* [Set problem]: Restate each of the lines given below, word for word.
==== Data for the task ====
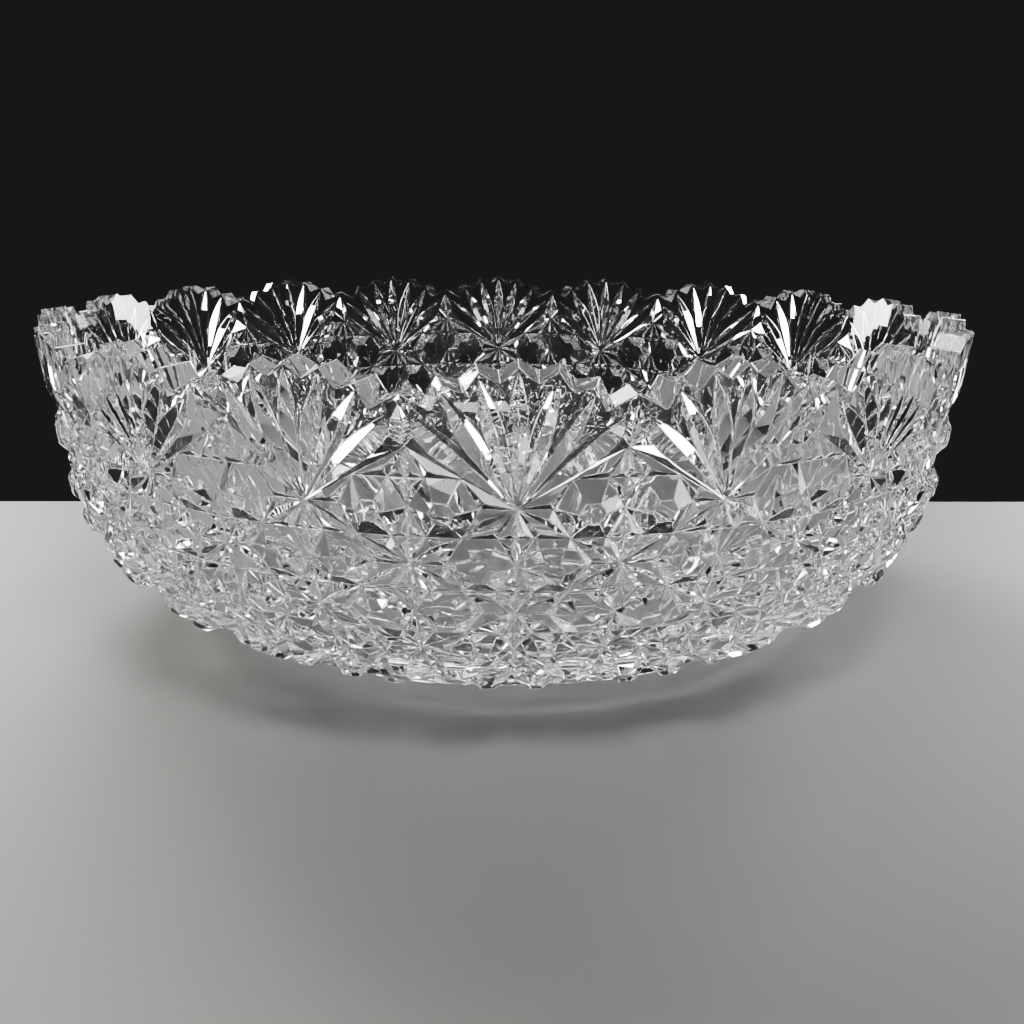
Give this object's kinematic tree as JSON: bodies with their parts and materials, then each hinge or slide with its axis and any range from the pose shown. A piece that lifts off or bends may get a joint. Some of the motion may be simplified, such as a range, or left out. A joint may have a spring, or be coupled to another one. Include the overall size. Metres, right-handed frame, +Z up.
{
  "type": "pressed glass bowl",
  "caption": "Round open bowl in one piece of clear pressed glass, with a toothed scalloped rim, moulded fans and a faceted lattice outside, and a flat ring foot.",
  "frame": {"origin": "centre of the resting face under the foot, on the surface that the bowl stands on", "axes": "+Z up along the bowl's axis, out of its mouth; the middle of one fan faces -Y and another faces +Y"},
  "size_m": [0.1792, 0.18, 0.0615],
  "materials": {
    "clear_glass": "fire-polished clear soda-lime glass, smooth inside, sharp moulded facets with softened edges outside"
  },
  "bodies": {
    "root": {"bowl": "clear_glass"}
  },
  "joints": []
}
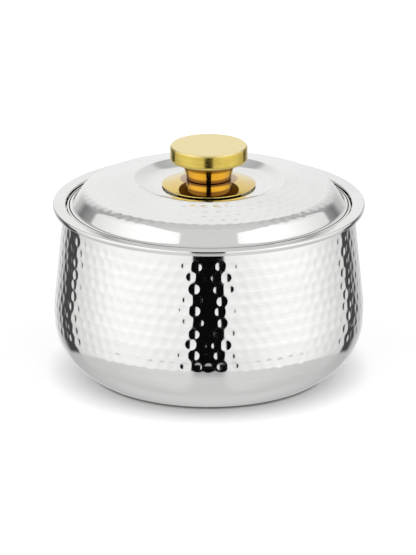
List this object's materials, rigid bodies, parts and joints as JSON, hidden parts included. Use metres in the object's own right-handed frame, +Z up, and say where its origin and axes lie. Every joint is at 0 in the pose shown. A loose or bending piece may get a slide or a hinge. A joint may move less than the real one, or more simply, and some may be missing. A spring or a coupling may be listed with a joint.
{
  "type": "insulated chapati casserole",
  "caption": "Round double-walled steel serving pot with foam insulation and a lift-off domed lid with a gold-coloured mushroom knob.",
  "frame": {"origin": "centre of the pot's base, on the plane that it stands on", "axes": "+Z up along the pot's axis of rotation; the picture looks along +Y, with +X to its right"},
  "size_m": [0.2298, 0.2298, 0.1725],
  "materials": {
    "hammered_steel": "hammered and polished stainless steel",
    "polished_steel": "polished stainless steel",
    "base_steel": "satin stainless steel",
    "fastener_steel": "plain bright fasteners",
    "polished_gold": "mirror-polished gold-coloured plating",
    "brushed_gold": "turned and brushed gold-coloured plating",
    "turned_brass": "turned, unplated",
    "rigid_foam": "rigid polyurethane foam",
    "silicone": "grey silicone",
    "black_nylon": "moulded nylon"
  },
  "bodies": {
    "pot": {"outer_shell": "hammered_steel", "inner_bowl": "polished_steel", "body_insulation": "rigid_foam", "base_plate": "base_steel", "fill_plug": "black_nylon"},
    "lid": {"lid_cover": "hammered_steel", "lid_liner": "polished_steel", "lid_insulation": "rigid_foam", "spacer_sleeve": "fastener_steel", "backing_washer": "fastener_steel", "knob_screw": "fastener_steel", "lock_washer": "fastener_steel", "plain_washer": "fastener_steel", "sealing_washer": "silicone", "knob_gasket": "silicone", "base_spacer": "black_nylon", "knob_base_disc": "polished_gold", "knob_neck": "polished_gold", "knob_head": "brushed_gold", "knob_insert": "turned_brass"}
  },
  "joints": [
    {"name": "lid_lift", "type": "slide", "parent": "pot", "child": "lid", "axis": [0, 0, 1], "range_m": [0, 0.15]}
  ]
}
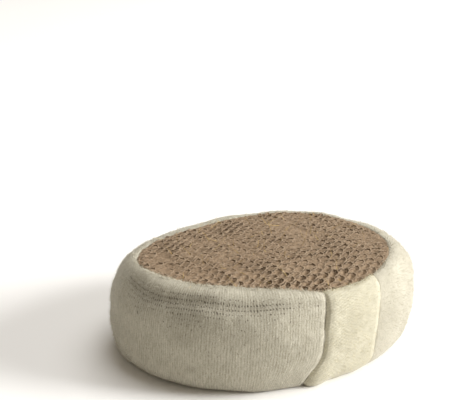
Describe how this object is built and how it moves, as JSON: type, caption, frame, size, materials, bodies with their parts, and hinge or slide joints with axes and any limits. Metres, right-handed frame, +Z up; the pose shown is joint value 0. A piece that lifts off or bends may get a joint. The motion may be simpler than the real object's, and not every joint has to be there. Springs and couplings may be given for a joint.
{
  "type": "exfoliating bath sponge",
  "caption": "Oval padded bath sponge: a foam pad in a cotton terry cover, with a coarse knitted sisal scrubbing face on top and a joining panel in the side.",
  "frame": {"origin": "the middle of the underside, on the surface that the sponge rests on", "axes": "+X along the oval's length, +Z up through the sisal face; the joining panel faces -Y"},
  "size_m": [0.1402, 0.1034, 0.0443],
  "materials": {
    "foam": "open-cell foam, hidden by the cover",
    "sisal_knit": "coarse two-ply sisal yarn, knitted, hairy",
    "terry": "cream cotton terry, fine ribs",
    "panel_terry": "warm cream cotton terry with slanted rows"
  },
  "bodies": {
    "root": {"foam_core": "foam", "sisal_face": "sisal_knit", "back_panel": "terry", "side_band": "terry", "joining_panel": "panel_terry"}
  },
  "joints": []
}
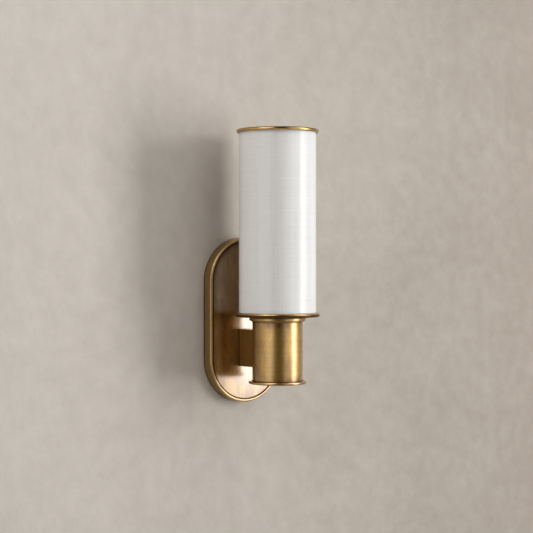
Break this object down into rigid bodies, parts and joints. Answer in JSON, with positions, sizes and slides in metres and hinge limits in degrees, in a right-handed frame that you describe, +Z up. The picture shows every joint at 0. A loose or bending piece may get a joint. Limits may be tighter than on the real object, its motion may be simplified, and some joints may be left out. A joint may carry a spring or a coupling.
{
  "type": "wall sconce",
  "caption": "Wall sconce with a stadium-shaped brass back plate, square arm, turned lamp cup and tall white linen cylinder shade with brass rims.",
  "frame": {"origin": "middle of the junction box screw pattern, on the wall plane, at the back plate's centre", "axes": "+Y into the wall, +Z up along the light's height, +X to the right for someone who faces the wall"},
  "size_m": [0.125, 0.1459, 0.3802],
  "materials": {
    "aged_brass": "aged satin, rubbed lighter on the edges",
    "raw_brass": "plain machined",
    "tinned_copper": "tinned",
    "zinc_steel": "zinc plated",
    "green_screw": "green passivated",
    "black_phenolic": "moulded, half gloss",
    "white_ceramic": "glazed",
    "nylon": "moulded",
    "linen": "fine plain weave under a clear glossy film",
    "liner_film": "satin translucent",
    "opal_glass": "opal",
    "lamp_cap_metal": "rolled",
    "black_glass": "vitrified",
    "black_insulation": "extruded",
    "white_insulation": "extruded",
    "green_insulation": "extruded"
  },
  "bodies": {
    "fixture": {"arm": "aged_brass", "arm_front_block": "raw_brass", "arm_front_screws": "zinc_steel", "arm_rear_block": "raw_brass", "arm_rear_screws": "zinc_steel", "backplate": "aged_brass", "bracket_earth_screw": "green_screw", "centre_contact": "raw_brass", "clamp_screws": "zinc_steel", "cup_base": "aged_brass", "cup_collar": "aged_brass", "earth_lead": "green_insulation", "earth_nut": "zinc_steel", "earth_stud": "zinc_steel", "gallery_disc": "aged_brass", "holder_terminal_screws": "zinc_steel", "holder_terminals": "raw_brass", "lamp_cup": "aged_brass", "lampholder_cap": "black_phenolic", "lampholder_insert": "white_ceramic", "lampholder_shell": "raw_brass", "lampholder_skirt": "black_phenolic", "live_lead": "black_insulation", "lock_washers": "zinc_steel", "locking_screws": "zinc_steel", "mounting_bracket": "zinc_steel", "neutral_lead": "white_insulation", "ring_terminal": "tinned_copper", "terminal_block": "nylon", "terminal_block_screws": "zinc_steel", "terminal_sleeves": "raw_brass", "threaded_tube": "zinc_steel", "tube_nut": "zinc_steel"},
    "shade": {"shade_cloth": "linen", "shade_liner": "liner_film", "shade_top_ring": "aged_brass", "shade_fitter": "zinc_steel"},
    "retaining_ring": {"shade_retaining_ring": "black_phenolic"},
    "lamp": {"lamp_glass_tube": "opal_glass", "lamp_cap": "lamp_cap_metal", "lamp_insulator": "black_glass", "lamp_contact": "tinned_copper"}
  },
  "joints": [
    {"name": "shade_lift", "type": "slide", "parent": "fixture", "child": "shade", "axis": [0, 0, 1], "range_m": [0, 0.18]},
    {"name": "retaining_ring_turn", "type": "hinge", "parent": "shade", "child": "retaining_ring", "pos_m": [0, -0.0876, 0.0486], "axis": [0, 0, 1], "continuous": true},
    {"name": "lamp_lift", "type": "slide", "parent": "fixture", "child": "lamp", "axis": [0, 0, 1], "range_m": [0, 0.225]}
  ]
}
====
* [Expected output]:
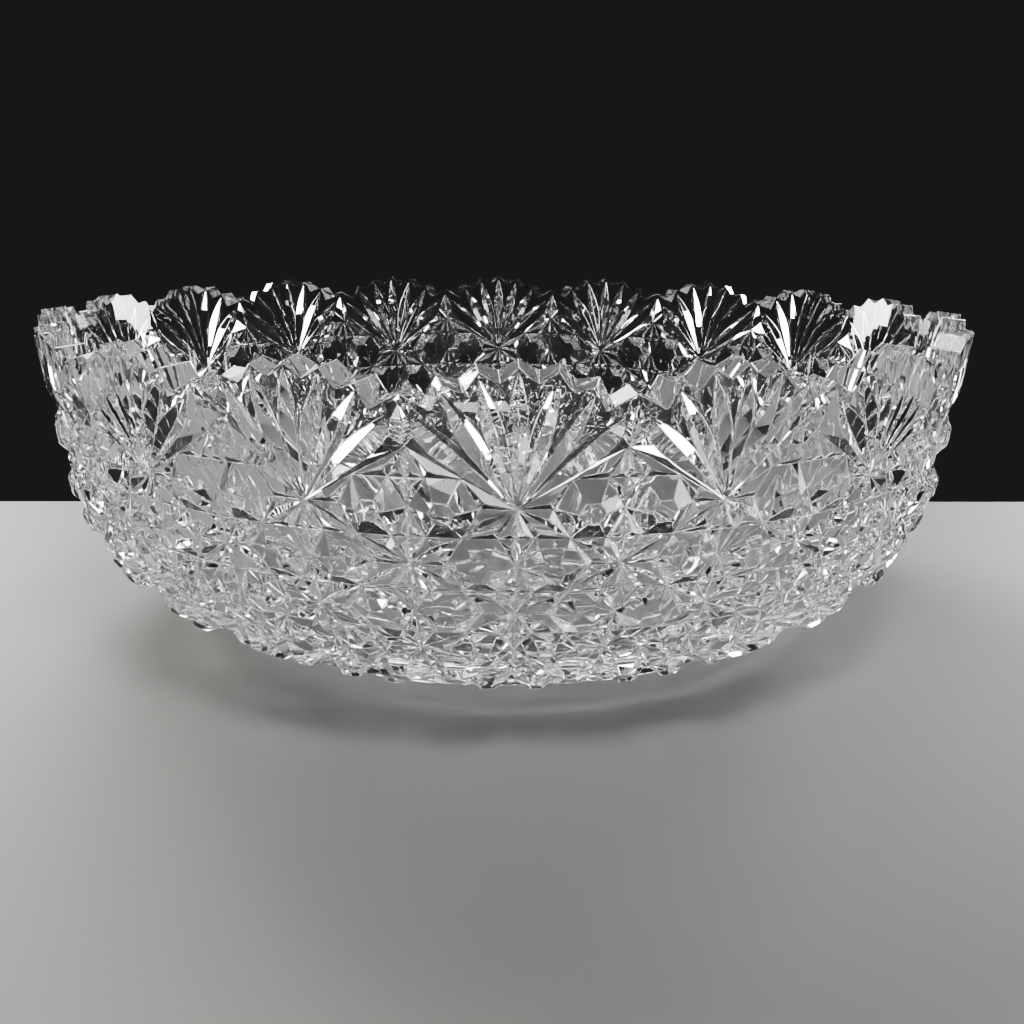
Give this object's kinematic tree as JSON: bodies with their parts and materials, then each hinge or slide with its axis and any range from the pose shown. A piece that lifts off or bends may get a joint. Some of the motion may be simplified, such as a range, or left out. A joint may have a spring, or be coupled to another one. Include the overall size. Metres, right-handed frame, +Z up.
{
  "type": "pressed glass bowl",
  "caption": "Round open bowl in one piece of clear pressed glass, with a toothed scalloped rim, moulded fans and a faceted lattice outside, and a flat ring foot.",
  "frame": {"origin": "centre of the resting face under the foot, on the surface that the bowl stands on", "axes": "+Z up along the bowl's axis, out of its mouth; the middle of one fan faces -Y and another faces +Y"},
  "size_m": [0.1792, 0.18, 0.0615],
  "materials": {
    "clear_glass": "fire-polished clear soda-lime glass, smooth inside, sharp moulded facets with softened edges outside"
  },
  "bodies": {
    "root": {"bowl": "clear_glass"}
  },
  "joints": []
}
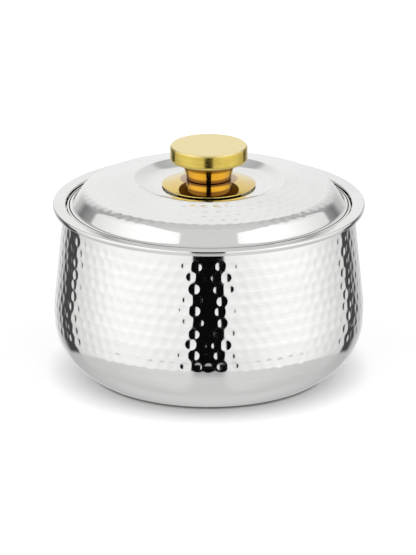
List this object's materials, rigid bodies, parts and joints as JSON, hidden parts included. Use metres in the object's own right-handed frame, +Z up, and say where its origin and axes lie. Every joint is at 0 in the pose shown. A loose or bending piece may get a slide or a hinge. A joint may move less than the real one, or more simply, and some may be missing. A spring or a coupling may be listed with a joint.
{
  "type": "insulated chapati casserole",
  "caption": "Round double-walled steel serving pot with foam insulation and a lift-off domed lid with a gold-coloured mushroom knob.",
  "frame": {"origin": "centre of the pot's base, on the plane that it stands on", "axes": "+Z up along the pot's axis of rotation; the picture looks along +Y, with +X to its right"},
  "size_m": [0.2298, 0.2298, 0.1725],
  "materials": {
    "hammered_steel": "hammered and polished stainless steel",
    "polished_steel": "polished stainless steel",
    "base_steel": "satin stainless steel",
    "fastener_steel": "plain bright fasteners",
    "polished_gold": "mirror-polished gold-coloured plating",
    "brushed_gold": "turned and brushed gold-coloured plating",
    "turned_brass": "turned, unplated",
    "rigid_foam": "rigid polyurethane foam",
    "silicone": "grey silicone",
    "black_nylon": "moulded nylon"
  },
  "bodies": {
    "pot": {"outer_shell": "hammered_steel", "inner_bowl": "polished_steel", "body_insulation": "rigid_foam", "base_plate": "base_steel", "fill_plug": "black_nylon"},
    "lid": {"lid_cover": "hammered_steel", "lid_liner": "polished_steel", "lid_insulation": "rigid_foam", "spacer_sleeve": "fastener_steel", "backing_washer": "fastener_steel", "knob_screw": "fastener_steel", "lock_washer": "fastener_steel", "plain_washer": "fastener_steel", "sealing_washer": "silicone", "knob_gasket": "silicone", "base_spacer": "black_nylon", "knob_base_disc": "polished_gold", "knob_neck": "polished_gold", "knob_head": "brushed_gold", "knob_insert": "turned_brass"}
  },
  "joints": [
    {"name": "lid_lift", "type": "slide", "parent": "pot", "child": "lid", "axis": [0, 0, 1], "range_m": [0, 0.15]}
  ]
}
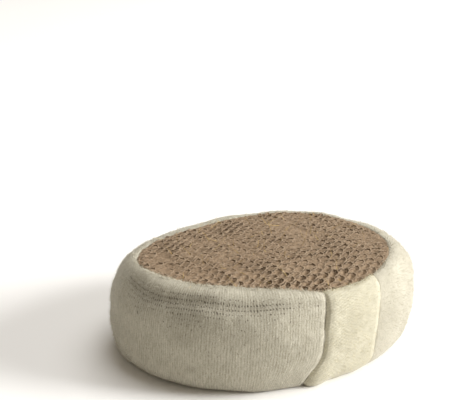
Describe how this object is built and how it moves, as JSON: type, caption, frame, size, materials, bodies with their parts, and hinge or slide joints with axes and any limits. Metres, right-handed frame, +Z up; the pose shown is joint value 0. A piece that lifts off or bends may get a joint. The motion may be simpler than the real object's, and not every joint has to be there. Springs and couplings may be given for a joint.
{
  "type": "exfoliating bath sponge",
  "caption": "Oval padded bath sponge: a foam pad in a cotton terry cover, with a coarse knitted sisal scrubbing face on top and a joining panel in the side.",
  "frame": {"origin": "the middle of the underside, on the surface that the sponge rests on", "axes": "+X along the oval's length, +Z up through the sisal face; the joining panel faces -Y"},
  "size_m": [0.1402, 0.1034, 0.0443],
  "materials": {
    "foam": "open-cell foam, hidden by the cover",
    "sisal_knit": "coarse two-ply sisal yarn, knitted, hairy",
    "terry": "cream cotton terry, fine ribs",
    "panel_terry": "warm cream cotton terry with slanted rows"
  },
  "bodies": {
    "root": {"foam_core": "foam", "sisal_face": "sisal_knit", "back_panel": "terry", "side_band": "terry", "joining_panel": "panel_terry"}
  },
  "joints": []
}
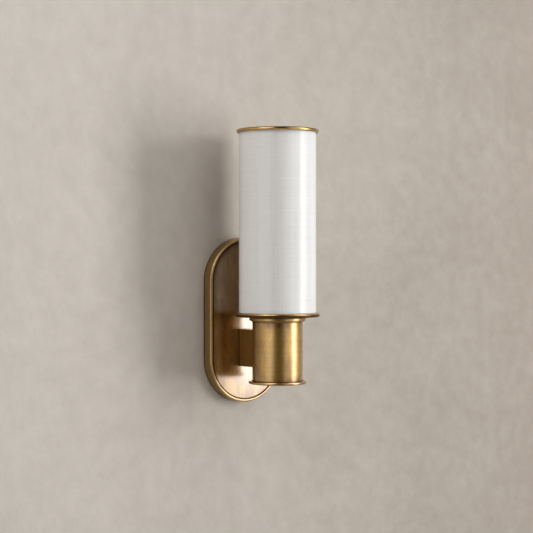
Break this object down into rigid bodies, parts and joints. Answer in JSON, with positions, sizes and slides in metres and hinge limits in degrees, in a right-handed frame that you describe, +Z up. The picture shows every joint at 0. A loose or bending piece may get a joint. Limits may be tighter than on the real object, its motion may be simplified, and some joints may be left out. A joint may carry a spring or a coupling.
{
  "type": "wall sconce",
  "caption": "Wall sconce with a stadium-shaped brass back plate, square arm, turned lamp cup and tall white linen cylinder shade with brass rims.",
  "frame": {"origin": "middle of the junction box screw pattern, on the wall plane, at the back plate's centre", "axes": "+Y into the wall, +Z up along the light's height, +X to the right for someone who faces the wall"},
  "size_m": [0.125, 0.1459, 0.3802],
  "materials": {
    "aged_brass": "aged satin, rubbed lighter on the edges",
    "raw_brass": "plain machined",
    "tinned_copper": "tinned",
    "zinc_steel": "zinc plated",
    "green_screw": "green passivated",
    "black_phenolic": "moulded, half gloss",
    "white_ceramic": "glazed",
    "nylon": "moulded",
    "linen": "fine plain weave under a clear glossy film",
    "liner_film": "satin translucent",
    "opal_glass": "opal",
    "lamp_cap_metal": "rolled",
    "black_glass": "vitrified",
    "black_insulation": "extruded",
    "white_insulation": "extruded",
    "green_insulation": "extruded"
  },
  "bodies": {
    "fixture": {"arm": "aged_brass", "arm_front_block": "raw_brass", "arm_front_screws": "zinc_steel", "arm_rear_block": "raw_brass", "arm_rear_screws": "zinc_steel", "backplate": "aged_brass", "bracket_earth_screw": "green_screw", "centre_contact": "raw_brass", "clamp_screws": "zinc_steel", "cup_base": "aged_brass", "cup_collar": "aged_brass", "earth_lead": "green_insulation", "earth_nut": "zinc_steel", "earth_stud": "zinc_steel", "gallery_disc": "aged_brass", "holder_terminal_screws": "zinc_steel", "holder_terminals": "raw_brass", "lamp_cup": "aged_brass", "lampholder_cap": "black_phenolic", "lampholder_insert": "white_ceramic", "lampholder_shell": "raw_brass", "lampholder_skirt": "black_phenolic", "live_lead": "black_insulation", "lock_washers": "zinc_steel", "locking_screws": "zinc_steel", "mounting_bracket": "zinc_steel", "neutral_lead": "white_insulation", "ring_terminal": "tinned_copper", "terminal_block": "nylon", "terminal_block_screws": "zinc_steel", "terminal_sleeves": "raw_brass", "threaded_tube": "zinc_steel", "tube_nut": "zinc_steel"},
    "shade": {"shade_cloth": "linen", "shade_liner": "liner_film", "shade_top_ring": "aged_brass", "shade_fitter": "zinc_steel"},
    "retaining_ring": {"shade_retaining_ring": "black_phenolic"},
    "lamp": {"lamp_glass_tube": "opal_glass", "lamp_cap": "lamp_cap_metal", "lamp_insulator": "black_glass", "lamp_contact": "tinned_copper"}
  },
  "joints": [
    {"name": "shade_lift", "type": "slide", "parent": "fixture", "child": "shade", "axis": [0, 0, 1], "range_m": [0, 0.18]},
    {"name": "retaining_ring_turn", "type": "hinge", "parent": "shade", "child": "retaining_ring", "pos_m": [0, -0.0876, 0.0486], "axis": [0, 0, 1], "continuous": true},
    {"name": "lamp_lift", "type": "slide", "parent": "fixture", "child": "lamp", "axis": [0, 0, 1], "range_m": [0, 0.225]}
  ]
}